The left, as exemplified by Don Brind, are completely gobsmacked, arent't they? It doesn't compute. Osborne is a useless toff, who was cutting too far too fast, and whose only interest is helping his rich mates. Cameron is self-evidently a vacuous lightweight. All the economists, or at least the lefty economists, which is much the same thing, were agreed: Osborne was going to wreck the economy, put millions (five million, according to David Blanchflower) on the dole, and destroy growth
And yet the UK is one of the brightest stars in the firmament.
They can't get their head around the concept that, actually, Osborne has judged things pretty damn well. Better, in fact, than almost any other finance minister in the Western world, other perhaps than the US - but the US had a number of advantages which the UK doesn't have, such as shale oil, low dependence on the Eurozone, and the most flexible hire-and-fire labour market in the developed world.
Of course, things might well get worse for the UK. There are indeed ill winds blowing from China, from the commodity sector, from the Eurozone.

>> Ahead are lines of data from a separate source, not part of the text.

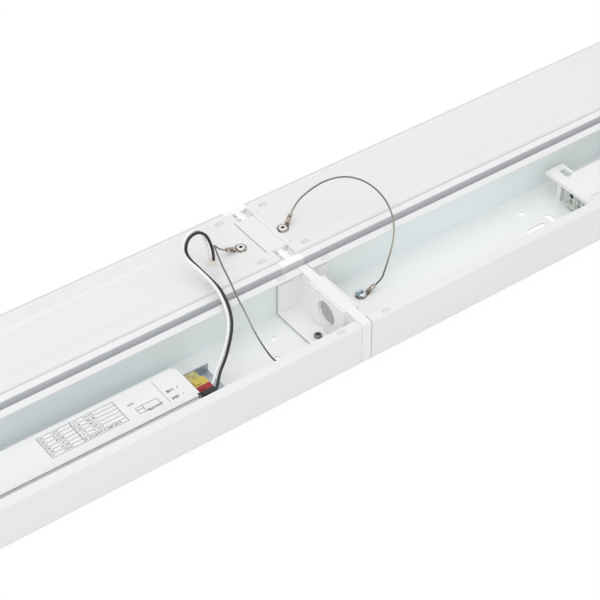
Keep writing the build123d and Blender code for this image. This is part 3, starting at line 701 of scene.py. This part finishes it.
class StrandTree(Tree):
    """Geometry Nodes that lay strands round a core, along the curve that carries them."""

    def __init__(self, name):
        super().__init__(bpy.data.node_groups.new(name, "GeometryNodeTree"))
        self.names = {}
        self.socket("Route", "NodeSocketGeometry")
        for label in ("Strand radius", "Laid radius", "Lay length", "Step"):
            self.socket(label, "NodeSocketFloat")
        for label in ("Strands", "Sides"):
            self.socket(label, "NodeSocketInt")
        self.socket("Finish", "NodeSocketMaterial")
        self.tree.interface.new_socket("Rope", in_out="OUTPUT", socket_type="NodeSocketGeometry")
        self.fill()

    def socket(self, label, kind):
        made = self.tree.interface.new_socket(label, in_out="INPUT", socket_type=kind)
        self.names[label] = made.identifier

    def fill(self):
        given = self.node("NodeGroupInput").outputs
        steps = {"Curve": given["Route"], "Length": given["Step"]}
        even = self.node("GeometryNodeResampleCurve", {"mode": "LENGTH"}, steps)
        distance = self.value("GeometryNodeSplineParameter", {}, {}, "Length")
        turn = distance / Value(self, given["Lay length"]) * tau
        untwisted = {"mode": "MINIMUM_TWIST"}
        upright = self.node("GeometryNodeSetCurveNormal", untwisted, {"Curve": even.outputs[0]})
        tilted = {"Curve": upright.outputs[0], "Tilt": turn}
        laid = self.node("GeometryNodeSetCurveTilt", {}, tilted)

        strand = self.ring(given["Sides"], given["Strand radius"])
        round_core = self.ring(given["Strands"], given["Laid radius"])
        placed = {"Points": round_core, "Instance": strand}
        outer = self.node("GeometryNodeInstanceOnPoints", {}, placed)
        outer = self.node("GeometryNodeRealizeInstances", {}, {"Geometry": outer.outputs[0]})
        profile = self.node("GeometryNodeJoinGeometry", {}, {"Geometry": outer.outputs[0]})
        self.put(profile.inputs["Geometry"], strand)

        swept = {"Curve": laid.outputs[0], "Profile Curve": profile.outputs[0], "Fill Caps": True}
        rope = self.node("GeometryNodeCurveToMesh", {}, swept)
        rope = self.node("GeometryNodeSetShadeSmooth", {}, {"Geometry": rope.outputs[0]})
        rope = self.node("GeometryNodeRealizeInstances", {}, {"Geometry": rope.outputs[0]})
        finish = {"Geometry": rope.outputs[0], "Material": given["Finish"]}
        rope = self.node("GeometryNodeSetMaterial", {}, finish)
        self.node("NodeGroupOutput", {}, {0: rope.outputs[0]})

    def ring(self, sides, radius):
        inputs = {"Resolution": sides, "Radius": radius}
        return self.node("GeometryNodeCurvePrimitiveCircle", {"mode": "RADIUS"}, inputs).outputs[0]


def rope_sizes(finish):
    """The strand tree's inputs, for strands that press together in the rope's diameter."""
    squeeze = 1.06
    overlap = 1.02
    steps_per_lay = 14
    strand_sides = 7
    strand = squeeze * ROPE_SIZE / 2 / (1 + 1 / sin(pi / ROPE_STRANDS))
    return {
        "Strand radius": overlap * strand,
        "Laid radius": ROPE_SIZE / 2 - strand,
        "Lay length": ROPE_LAY,
        "Step": ROPE_LAY / steps_per_lay,
        "Strands": ROPE_STRANDS,
        "Sides": strand_sides,
        "Finish": finish.material,
    }


def wire_rope(name, points_mm, strand_tree, finish):
    """The rope along a route as one plain mesh, and the line that it follows."""
    guide = route_curve(name + "_route", points_mm)
    modifier = guide.modifiers.new("strands", "NODES")
    modifier.node_group = strand_tree.tree
    for label, given in rope_sizes(finish).items():
        modifier[strand_tree.names[label]] = given
    mesh = mesh_of(guide)
    mesh.name = name
    guide.modifiers.remove(modifier)
    line_mesh = mesh_of(guide)
    line = [tuple(vertex.co) for vertex in line_mesh.vertices]
    bpy.data.meshes.remove(line_mesh)
    bpy.data.objects.remove(guide)
    return add(name, mesh), line


def declare(piece, node):
    """The piece rides on the body and stands for its node."""
    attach(piece, "root")
    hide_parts(node)


def hang_ropes():
    strand_tree = StrandTree("wire_rope_strands")
    ropes = (("left_safety_rope", LEFT_ROPE_MM, 0.1385), ("right_safety_rope", RIGHT_ROPE_MM, 0.1540))
    for node, points_mm, length in ropes:
        piece, line = wire_rope(node + "_strands", points_mm, strand_tree, finishes["rope_steel"])
        declare(piece, node)


def lay_leads():
    leads = (("left_black_lead", BLACK_LEAD_MM, 0.1720), ("left_white_lead", WHITE_LEAD_MM, 0.1690))
    for node, points_mm, length in leads:
        slot = "lead_" + node.split("_")[1]
        piece = route_curve(node + "_insulation", points_mm, LEAD_SIZE)
        dress(piece, finishes[slot])
        declare(piece, node)


hang_ropes()
lay_leads()
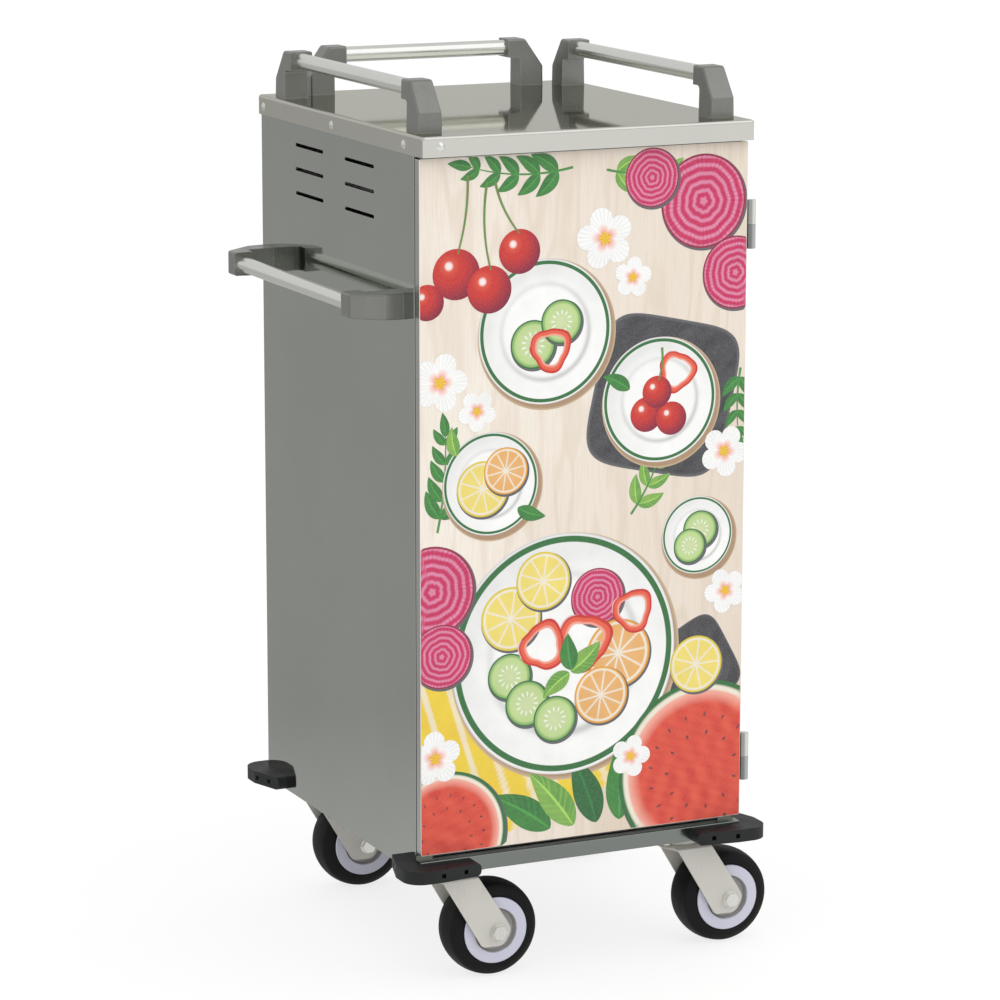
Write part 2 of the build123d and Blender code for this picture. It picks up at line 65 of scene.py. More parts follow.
# %% Colour and node helpers
def linear(red, green, blue):
    """Screen colour to linear light: divide by 255, then the sRGB curve's power of 2.4."""
    c = np.array([red, green, blue]) / 255.0
    return tuple(np.where(c <= 0.04045, c / 12.92, ((c + 0.055) / 1.055) ** 2.4))


class Finish:
    """A new material with its shader, and shortcuts to add linked nodes to it."""

    def __init__(self, name, metallic=0.0, roughness=0.5, specular=0.5, coat=0.0):
        self.material = bpy.data.materials.new(name)
        self.material.use_nodes = True
        self.tree = self.material.node_tree
        self.shader = self.tree.nodes["Principled BSDF"]
        self.shader.inputs["Metallic"].default_value = metallic
        self.shader.inputs["Roughness"].default_value = roughness
        self.shader.inputs["Specular IOR Level"].default_value = specular
        self.shader.inputs["Coat Weight"].default_value = coat
        self.place = self.add("ShaderNodeTexCoord").outputs["Object"]

    def add(self, kind, **values):
        """A node of this kind; values are its properties, or its inputs by name."""
        node = self.tree.nodes.new(kind)
        for key, value in values.items():
            name = key.replace("_", " ").title()
            if hasattr(node, key):
                setattr(node, key, value)
            else:
                node.inputs[name].default_value = value
        return node

    def link(self, a, b):
        """Join an output to an input."""
        self.tree.links.new(a, b)

    def noise(self, scale, stretch=(1, 1, 1), detail=4.0, rough=0.55):
        """Noise on the object's coordinates after they are stretched; returns a 0..1 output."""
        mapping = self.add("ShaderNodeMapping")
        mapping.inputs["Scale"].default_value = stretch
        self.link(self.place, mapping.inputs["Vector"])
        node = self.add("ShaderNodeTexNoise", scale=scale, detail=detail, roughness=rough)
        self.link(mapping.outputs["Vector"], node.inputs["Vector"])
        return node.outputs["Fac"]

    def spread(self, value, low_in, high_in, low_out, high_out):
        """Map a value from one range to another, held inside the new range."""
        node = self.add("ShaderNodeMapRange")
        for key, number in zip(
            ("From Min", "From Max", "To Min", "To Max"), (low_in, high_in, low_out, high_out)
        ):
            node.inputs[key].default_value = number
        self.link(value, node.inputs["Value"])
        return node.outputs["Result"]

    def blend(self, factor, a, b, mode="MIX"):
        """Mix two colours (values or outputs) by a factor (value or output)."""
        node = self.add("ShaderNodeMix", data_type="RGBA", blend_type=mode)
        for socket, value in ((0, factor), (6, a), (7, b)):
            if isinstance(value, bpy.types.NodeSocket):
                self.link(value, node.inputs[socket])
            elif socket == 0:
                node.inputs[socket].default_value = value
            else:
                node.inputs[socket].default_value = (*value, 1.0)
        return node.outputs[2]

    def sum(self, a, b, operation="ADD"):
        """Two outputs (or an output and a number) joined by arithmetic."""
        node = self.add("ShaderNodeMath", operation=operation)
        for socket, value in zip(node.inputs, (a, b)):
            if isinstance(value, bpy.types.NodeSocket):
                self.link(value, socket)
            else:
                socket.default_value = value
        return node.outputs[0]

    def colour(self, output):
        """Give the shader its base colour."""
        self.link(output, self.shader.inputs["Base Color"])

    def overlay(self, share, shade):
        """Turn the colour painted so far towards another shade, by a share."""
        painted = self.shader.inputs["Base Color"].links[0].from_socket
        self.colour(self.blend(share, painted, shade))

    def roughness(self, output):
        """Give the shader its roughness."""
        self.link(output, self.shader.inputs["Roughness"])

    def edges(self, width):
        """0 on flat faces and 1 at edges, where a normal rounded over this width leans away."""
        rounded = self.add("ShaderNodeBevel", radius=width, samples=4)
        lean = self.add("ShaderNodeVectorMath", operation="DOT_PRODUCT")
        self.link(rounded.outputs[0], lean.inputs[0])
        self.link(self.add("ShaderNodeNewGeometry").outputs["Normal"], lean.inputs[1])
        flat, round_over = 1.0, 0.93
        return self.spread(lean.outputs["Value"], flat, round_over, 0.0, 1.0)

    def facing(self, centre):
        """1 where a flat normal leans towards the point centre, 0 where it leans away."""
        toward = self.add("ShaderNodeVectorMath", operation="SUBTRACT")
        toward.inputs[0].default_value = centre
        self.link(self.place, toward.inputs[1])
        lean = self.add("ShaderNodeVectorMath", operation="DOT_PRODUCT")
        self.link(self.add("ShaderNodeNewGeometry").outputs["True Normal"], lean.inputs[0])
        self.link(toward.outputs[0], lean.inputs[1])
        return self.sum(lean.outputs["Value"], 0.0, "GREATER_THAN")

    def bump(self, height, strength, distance):
        """Let a height output tilt the surface, as fine relief."""
        node = self.add("ShaderNodeBump", strength=strength, distance=distance)
        self.link(height, node.inputs["Height"])
        self.link(node.outputs["Normal"], self.shader.inputs["Normal"])


print("helpers ready")

# %% [markdown]
# ## Stainless sheet
# The cabinet is satin stainless: nearly a mirror, with very fine strokes left by the
# brushing, a few soft clouds where hands and cloths have been, and light scuffs. A noise
# squeezed hard across the stroke and drawn long along it gives the strokes. The same noise
# moves the roughness a little, because that is what brushing really does. Walls are only
# polished on the outside: faces that look into the cabinet are paler and more matt.


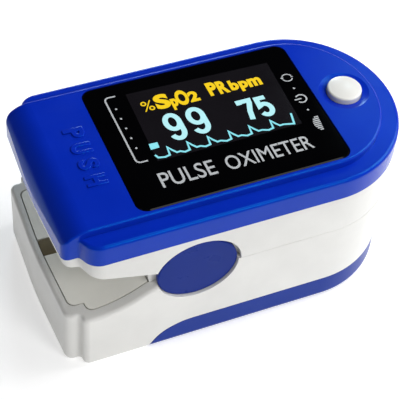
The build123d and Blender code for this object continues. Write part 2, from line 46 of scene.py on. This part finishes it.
# ---- materials ----------------------------------------------------------------------
class Mat:
    """A principled material with procedural colour, roughness and bump."""

    def __init__(self, name, colour, rough=0.4, **sockets):
        self.m = bpy.data.materials.new(name)
        self.m.use_nodes = True
        self.t = self.m.node_tree
        self.b = self.t.nodes["Principled BSDF"]
        self.b.inputs["Base Color"].default_value = (*colour, 1)
        self.b.inputs["Roughness"].default_value = rough
        for key, value in sockets.items():
            self.b.inputs[key.replace("_", " ")].default_value = value
        self.colour, self.rough = colour, rough
        self.coord = self.t.nodes.new("ShaderNodeTexCoord").outputs["Object"]
        self.normal = None

    def node(self, kind, **values):
        n = self.t.nodes.new(kind)
        for key, value in values.items():
            if key in n.inputs:
                n.inputs[key].default_value = value
            else:
                setattr(n, key, value)
        return n

    def noise(self, size, detail=3.0, stretch=(1, 1, 1)):
        """Noise whose features are about size mm across."""
        mapping = self.node("ShaderNodeMapping")
        mapping.inputs["Scale"].default_value = stretch
        self.t.links.new(self.coord, mapping.inputs["Vector"])
        n = self.node("ShaderNodeTexNoise", Scale=1 / (size * MM), Detail=detail)
        self.t.links.new(mapping.outputs["Vector"], n.inputs["Vector"])
        return n.outputs["Fac"]

    def vary(self, fac, low, high):
        """Colour runs between low and high times the base colour along fac."""
        ramp = self.node("ShaderNodeValToRGB")
        ramp.color_ramp.elements[0].position, ramp.color_ramp.elements[1].position = 0.3, 0.7
        for e, k in zip(ramp.color_ramp.elements, (low, high)):
            e.color = (*[min(1, c * k) for c in self.colour], 1)
        self.t.links.new(fac, ramp.inputs["Fac"])
        self.t.links.new(ramp.outputs["Color"], self.b.inputs["Base Color"])
        return self

    def rub(self, fac, low, high):
        """Roughness runs between low and high along fac."""
        r = self.node("ShaderNodeMapRange")
        r.inputs["To Min"].default_value, r.inputs["To Max"].default_value = low, high
        r.inputs["From Min"].default_value, r.inputs["From Max"].default_value = 0.3, 0.7
        self.t.links.new(fac, r.inputs["Value"])
        self.t.links.new(r.outputs["Result"], self.b.inputs["Roughness"])
        return self

    def bump(self, fac, strength, depth):
        n = self.node("ShaderNodeBump", Strength=strength, Distance=depth * MM)
        self.t.links.new(fac, n.inputs["Height"])
        if self.normal:
            self.t.links.new(self.normal, n.inputs["Normal"])
        self.normal = n.outputs["Normal"]
        self.t.links.new(self.normal, self.b.inputs["Normal"])
        return self


def plastic(name, colour, rough, grain=0.25, grain_depth=0.01, spread=0.04, **sockets):
    """Moulded plastic: fine spark-eroded grain, faint flow marks, handling sheen."""
    m = Mat(name, colour, rough, **sockets)
    m.vary(m.noise(9, 4), 1 - spread, 1 + spread)
    m.rub(m.noise(3.5, 5), rough * 0.85, min(1, rough * 1.2))
    m.bump(m.noise(grain, 2), 0.35, grain_depth)
    return m


def metal(name, colour, rough, size=0.15, stretch=(1, 1, 1)):
    m = Mat(name, colour, rough, Metallic=1.0)
    m.vary(m.noise(2.2, 4), 0.85, 1.08)
    m.rub(m.noise(size, 4, stretch), rough * 0.7, min(1, rough * 1.4))
    m.bump(m.noise(size, 3, stretch), 0.25, 0.01)
    return m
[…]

I can't help feeling, though, that the very evident hope of Labour supporters like Don that it will all go catastrophically wrong, and that Corbyn and McDonnell, or even Angela Eagle, will be seen as the right people to put it right, is, to put it mildly, wishful thinking.
I know he's a good chancellor of the exchequer, but is he lucky?
Given the number of "career ending" gaffes he has survived, we must conclude yes...
I think the serious point here is that Osborne is a better CotE than Brown but mainly because by any objective measure or assessment, including by Labour MPs and analysts themselves, Brown simply spent too much.
Shockingly so.
Any CotE who followed him really only had to not repeat that error to such an egregious extent and he would be deemed a success.
Of course GO has been spending like a sailor on shore leave but he is also shrinking the size of the state and allowing the private sector room to breath. Hence he will go down, events notwithstanding, as a better, perhaps even a very good CotE.
You could have said the same about Brown in 2003. As the Premiership came closer, and the hubris grew, fiscal policy loosened. Osborne's ex adviser in the FT today warning of the moral hazard facing the Conservative party. Lord keep me prudent - but not when the top job is in touching distance.
I was musing earlier about how lucky Osborne had been with the OBR shaking the magic money tree and finding those extra billions before the Autumn Statement and how it played in to his hands with regard to meeting his surplus target by 2020. It highlighted the dangers of setting arbitrary financial and timing targets which have no particular justification.
What would have been the consequences had the OBR's recalibration been the other way? Presumably, savage cuts on an unprecedented scale - and for what purpose...to meet a vain man's phoney target.
Labour leader has given character references several times in support of violent criminals
Jeremy Corbyn was accused by a judge of trying to make a violent criminal “sound like a peace campaigner” in one of a series of court interventions unearthed by The Daily Telegraph.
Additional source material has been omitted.